CWA 1109

NY Gov Signs Call Center Bill

Friday, January 3, 2020
I have BIG news.  
 
Today, Governor Cuomo signed the NY Call Center Jobs Act into law!
 
For years, call center companies have shipped jobs overseas in a greedy effort to slash labor costs. Since 2006, 40,000 call center jobs have disappeared from New York, and the 2018 Trump tax plan actually incentivized sending good jobs overseas, by slashing the tax rate on overseas profits.  
 
But as of today, thanks to the leadership of Governor Cuomo, Senate Majority Leader Andrea Stewart-Cousins, and Assembly Speaker Carl Heastie, New York State has enacted strong measures to stop call center companies from shipping call center jobs out of New York. From now on, any call center company that has taken loans, grants or tax breaks from New York State will forfeit those benefits if they move 30% of their jobs overseas.
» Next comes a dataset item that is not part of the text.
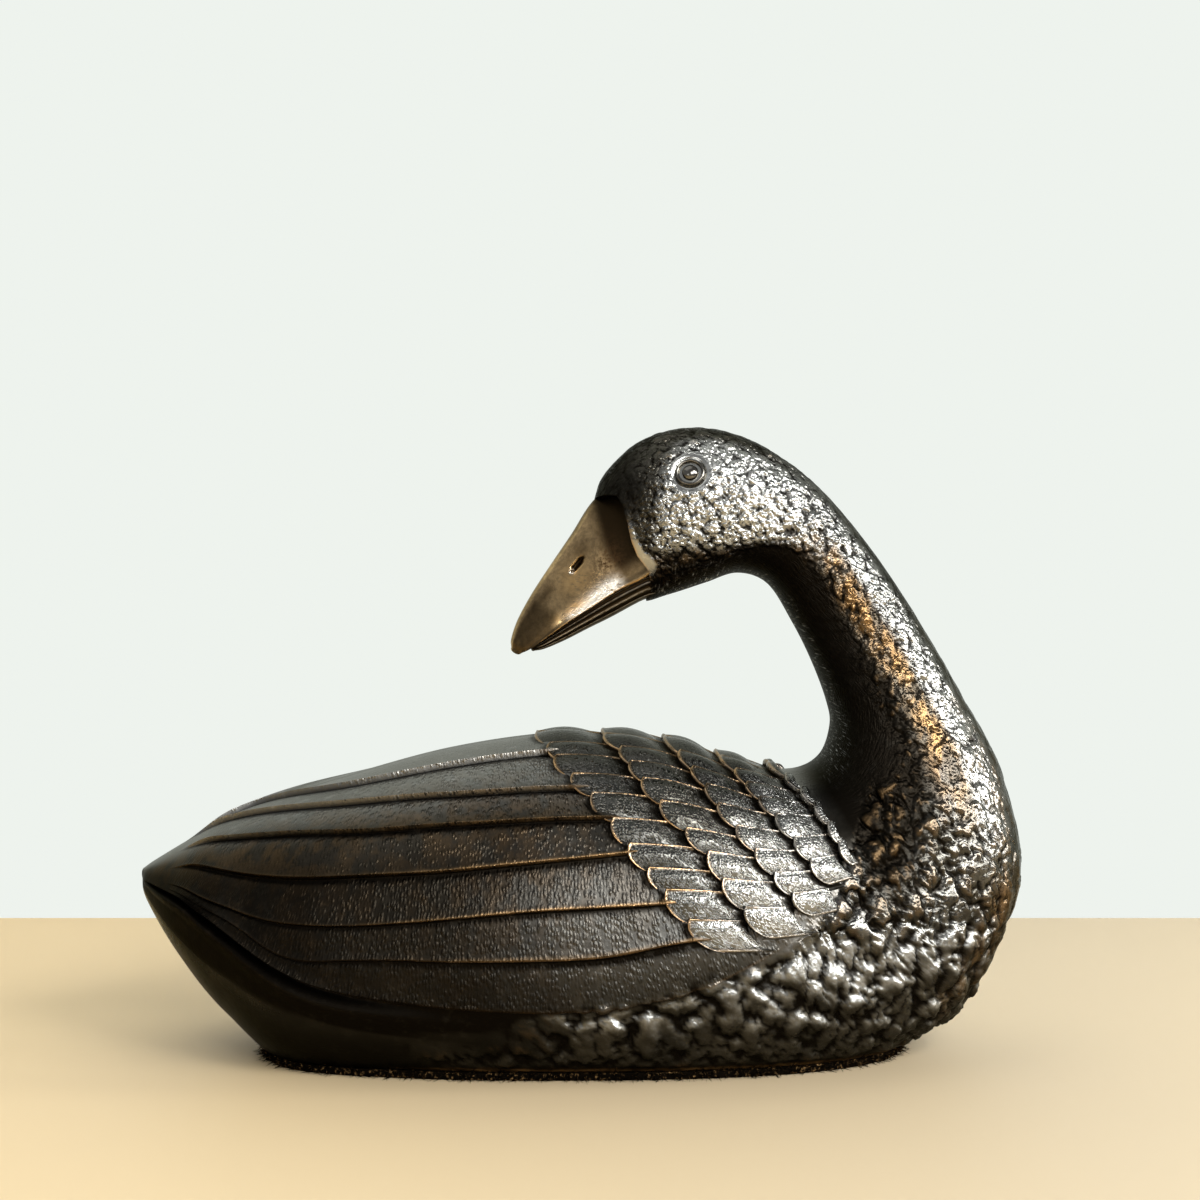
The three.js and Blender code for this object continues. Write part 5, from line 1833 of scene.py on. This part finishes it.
@dataclass
class Studio:
    """Camera, floor, wall and soft lamps."""

    eye: tuple = (0.0071, -0.720, 0.163)
    lens: float = 59.0
    wall: float = 0.288
    wall_colour: tuple = (0.855, 0.895, 0.85, 1.0)
    floor_left: tuple = (0.65, 0.495, 0.275, 1.0)
    floor_right: tuple = (0.415, 0.335, 0.218, 1.0)
    reach: float = 3.0
    wall_height: float = 2.4
    aim: tuple = (0.02, 0, 0.1)
    white: tuple = (1.0, 1.0, 1.0)
    cool: tuple = (0.97, 0.98, 1.0)

    def camera(self) -> None:
        """Makes the camera at the photograph's place."""
        data = bpy.data.cameras.new("camera")
        data.lens = self.lens
        data.sensor_width = 36.0
        camera = bpy.data.objects.new("camera", data)
        camera.location = self.eye
        camera.rotation_euler = (math.pi / 2, 0, 0)
        bpy.context.scene.collection.objects.link(camera)
        bpy.context.scene.camera = camera

    def sheet(self, name: str, corners: list, material: bpy.types.Material) -> None:
        """Makes a flat stage sheet."""
        make_piece(name, np.array(corners, float), [[0, 1, 2, 3]], material)

    def surfaces(self) -> None:
        """Makes the pale floor and the pale wall behind it."""
        floor, w, shader = new_material("pale_floor")
        across = w.ramp(w.parts(w.place())["X"], -0.32, 0.2)
        colour = w.mix(across, self.floor_left, self.floor_right)
        w.fill(shader, {"Base Color": colour, "Roughness": 0.6})
        wall, w, shader = new_material("pale_wall")
        w.fill(shader, {"Base Color": self.wall_colour, "Roughness": 0.9})
        # The camera and mirrors see an even wall, and light passes through it from behind.
        rays = w.add("ShaderNodeLightPath").outputs
        seen = w.plus(rays["Is Camera Ray"], rays["Is Glossy Ray"], clamp=True)
        seen = w.plus(seen, rays["Is Transmission Ray"], clamp=True)
        plain = w.add("ShaderNodeEmission", Color=self.wall_colour, Strength=1.0)
        face = w.add("ShaderNodeMixShader")
        w.fill(face, {0: seen, 1: shader.outputs[0], 2: plain.outputs[0]})
        behind = w.add("ShaderNodeNewGeometry").outputs["Backfacing"]
        both = w.add("ShaderNodeMixShader")
        clear = w.add("ShaderNodeBsdfTransparent")
        w.fill(both, {0: behind, 1: face.outputs[0], 2: clear.outputs[0]})
        w.feed(wall.node_tree.nodes["Material Output"].inputs["Surface"], both.outputs[0])
        r, y, top = self.reach, self.wall, self.wall_height
        self.sheet("floor", [[-r, -r, 0], [r, -r, 0], [r, r, 0], [-r, r, 0]], floor)
        self.sheet("backdrop", [[-r, y, 0], [r, y, 0], [r, y, top], [-r, y, top]], wall)

    def lamp(self, name: str, size: tuple, power: float, at: tuple, colour: tuple) -> None:
        """Makes an area lamp that looks at the bird.

        Args:
            name: its name.
            size: width and height in metres.
            power: its power in watts.
            at: its place.
            colour: its colour.
        """
        data = bpy.data.lights.new(name, "AREA")
        data.shape = "RECTANGLE"
        data.size, data.size_y = size
        data.energy = power
        data.color = colour
        lamp = bpy.data.objects.new(name, data)
        lamp.location = at
        aim = Vector(self.aim) - Vector(at)
        lamp.rotation_euler = aim.to_track_quat("-Z", "Y").to_euler()
        bpy.context.scene.collection.objects.link(lamp)

    def lights(self) -> None:
        """Makes the lamps and the dim room light."""
        self.lamp("window_near", (0.46, 0.4), 7.5, (0.24, -1.14, 0.62), self.white)
        self.lamp("strip", (0.3, 0.2), 0.9, (-0.5, -1.04, 0.33), self.white)
        self.lamp("window_front", (0.42, 0.4), 12.5, (0.62, -0.90, 0.74), self.white)
        self.lamp("window_middle", (0.34, 0.4), 7.5, (0.98, -0.60, 0.54), self.white)
        self.lamp("window_side", (0.26, 0.5), 8.5, (1.17, -0.12, 0.38), self.white)
        self.lamp("ceiling", (1.5, 1.3), 5.0, (-0.45, -0.1, 1.45), self.cool)
        world = bpy.data.worlds.new("room")
        world.use_nodes = True
        bpy.context.scene.world = world
        w = Wires(world.node_tree)
        way = w.parts(w.add("ShaderNodeTexCoord").outputs["Generated"])
        to_left = w.ramp(way["X"], -0.9, 0.2, 0.42, 0.1)
        upward = w.ramp(way["Z"], 0.1, 1.0, 0.0, 0.15)
        light = {"Color": (*self.cool, 1), "Strength": w.plus(to_left, upward)}
        w.fill(world.node_tree.nodes["Background"], light)

    def build(self) -> None:
        """Sets the stage."""
        self.camera()
        self.surfaces()
        self.lights()
        bpy.context.scene.view_settings.view_transform = "Standard"


def corners(box: tuple) -> list[list[float]]:
    """A pair of corners as plain lists."""
    return [[float(x) for x in corner] for corner in box]


def main() -> None:
    """Builds the duck and its stage, piece by piece."""
    logging.basicConfig(level=logging.INFO, format="%(message)s")
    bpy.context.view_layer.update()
    Studio().build()
    grain, wear = grain_group(), wear_group()
    bronze = BronzeFinish("patinated_bronze_chased").material(grain, wear)
    polished = PolishedFinish("polished_bronze_rubbed").material(wear)
    eye, plate, screw = (
        PolishedFinish(name, bright=bright, dark=dark, roughness=roughness)
        for name, bright, dark, roughness in (
            ("eye_bronze_burnished", (0.17, 0.16, 0.14, 1), (0.03, 0.027, 0.024, 1), 0.14),
            ("plate_brass_tarnished", (0.6, 0.44, 0.2, 1), (0.26, 0.18, 0.08, 1), 0.4),
            ("screw_brass_turned", (0.68, 0.52, 0.26, 1), (0.3, 0.22, 0.1, 1), 0.32),
        )
    )
    felt = FeltFinish("black_wool_felt").material()
    pieces = Castings().build(bronze)
    pieces.append(MANTLE.build(bronze))
    pieces += Bill().build(polished)
    pieces += Eyes().build(eye.material(wear))
    pieces.append(FeltPad().build(felt))
    for piece in pieces:
        LOG.info("%s: %d faces", piece.name, len(piece.data.polygons))
    # The CAD pieces that nothing replaces keep their shape and get a finish.
    metals = {
        "closing_plate": plate.material(wear),
        "plate_screw": screw.material(wear),
        "neck_pin": bronze,
    }
    for name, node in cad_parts.items():
        for start, metal in metals.items():
            if name.startswith(start):
                for slot in node.material_slots:
                    slot.material = metal


if __name__ == "__main__":
    main()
In addition, the Commissioner of Labor will establish and publicize a list of companies that engage in this behavior, and these companies will be negatively affected in any bid for future state call center work. This is a historic day for us.
 
We've been fighting for years for legislation that would protect call center workers and penalize companies that ship jobs out of New York, but we've been stopped again and again by anti-worker legislators who put corporations above their communities. Until now.  
 
In the 2018 mid-term elections, CWA members up and down the state came out in force to elect a new pro-worker majority in the NYS Senate for the first time in decades, and now we're reaping the benefits. This is an amazing testament to the power of our political action; elections have consequences, and we will continue to hold our legislators accountable to New York's working people, not just big corporations.  
 
I want to thank Governor Cuomo, Senate Majority Leader Stewart-Cousins, Assembly Speaker Heastie, and our elected leaders who fought for this bill, Assemblymember Linda Rosenthal, and Senator Tim Kennedy; our community and labor partners who stood with us, including SEIU32BJ, the New York State Nurses Association, the Working Families Party, the NYS AFL-CIO, and others.  
 

I especially want to congratulate all the New York State CWA members who worked so hard to make this day a reality. You wrote letters and sent postcards to legislators, you made phone calls to advocate for the bill, you traveled to Albany time and time again to speak with legislators in person. You fought tooth and nail for years to pass this bill, and I'm so proud to be able to say today that it is now the law of New York State.